Despite the protests which have been breaking out, Ankara has not provided support to Kobane and is sticking to its terms of engagement in the war in Syria. This is proof of its determination. It is thus likely that it will continue this policy in the immediate future, regardless of the temporary social and political costs.

 

Possible developments

Turkey is likely to continue its efforts to impose on the United States its terms regarding participation in the coalition. This would mean changing the nature of the mission from an anti-terrorist operation into a more extensive operation aimed at comprehensively regulating the situation in Syria. As understood by Turkey, this operation would have to include the elimination of Assad’s regime. It is unlikely that Ankara will join the coalition unless its demands are fulfilled.

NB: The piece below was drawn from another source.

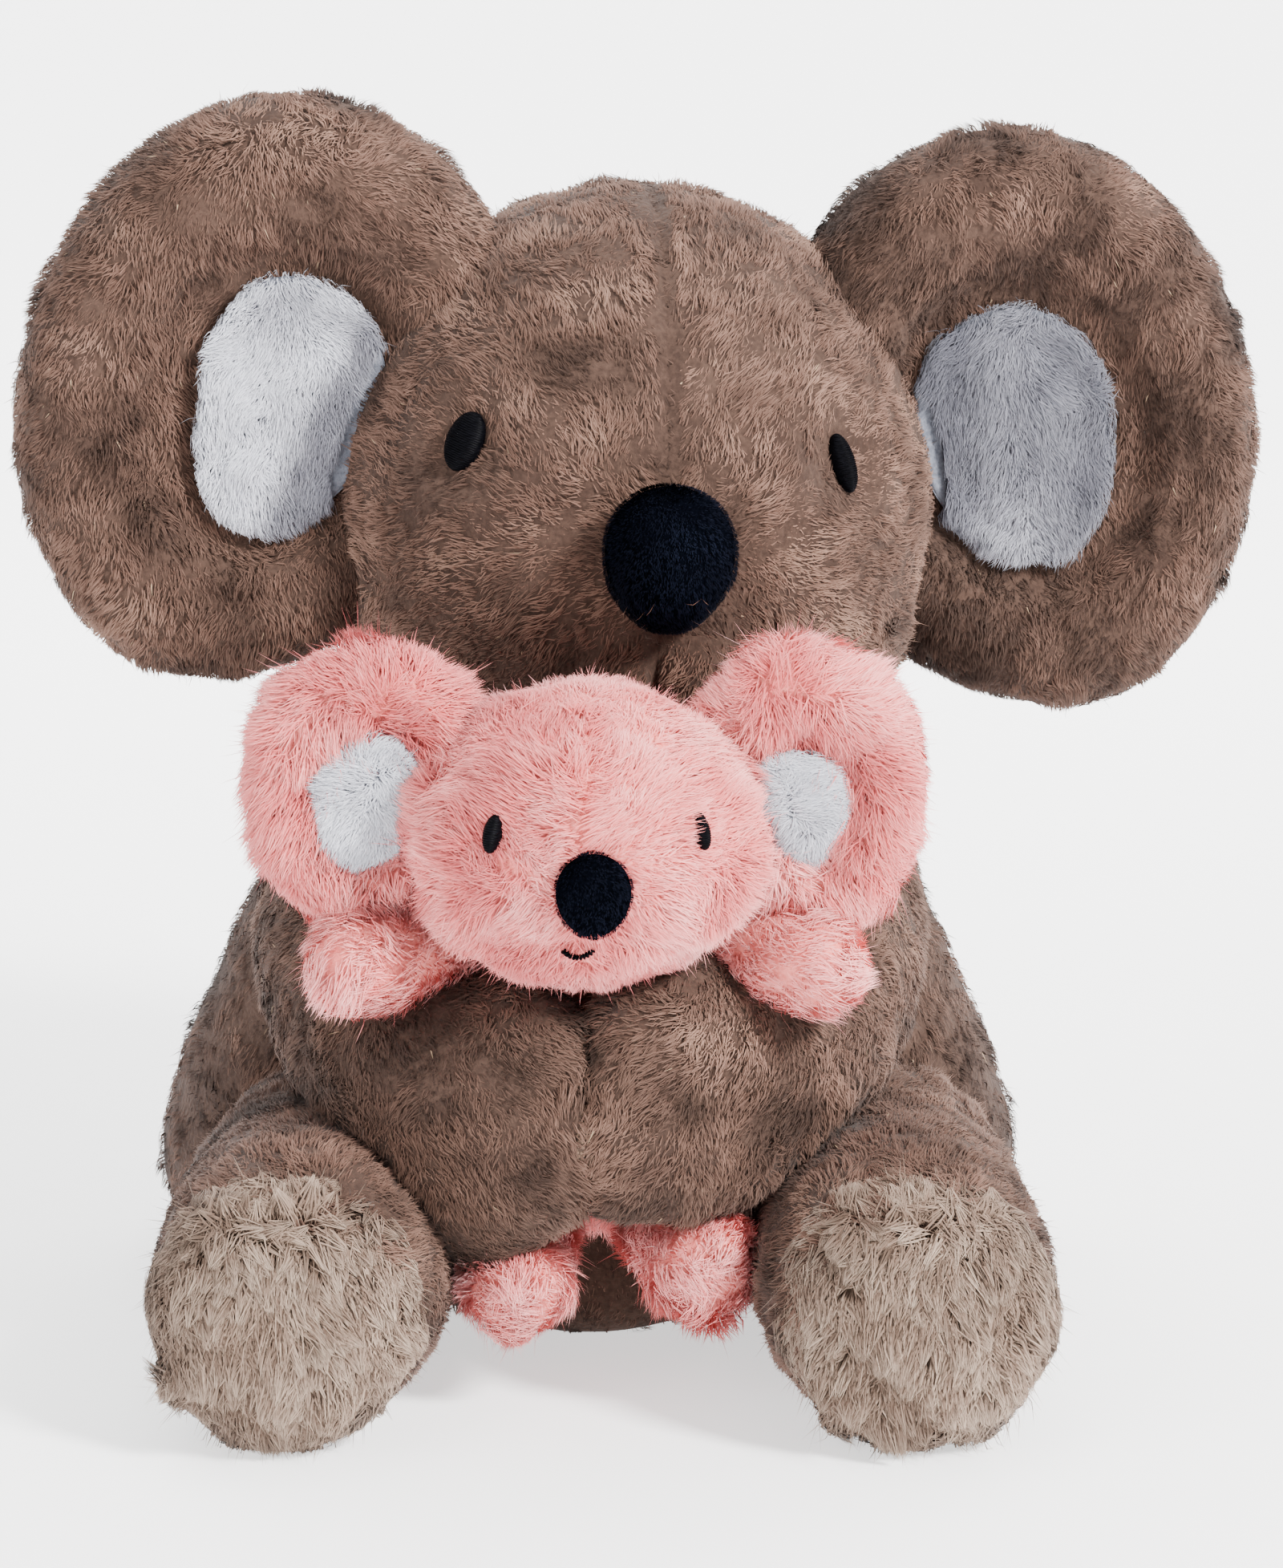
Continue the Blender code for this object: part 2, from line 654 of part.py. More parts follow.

It is highly probable that Ankara’s policy and a further destabilisation of the region will stimulate tension among the Turkish public, especially among Kurds. This poses a serious threat to the ongoing peace process. However, it seems that Turkey will continue its policy even at the expense of internal instability.

However, Ankara will hedge against possible tension with Washington resulting from their different perceptions of Islamic State through discreet co-operation in reducing the potential of IS. However Ankara will try to carry out these measures in a way that will reduce a possibility of provoking the jihadists to wage open war against Turkey.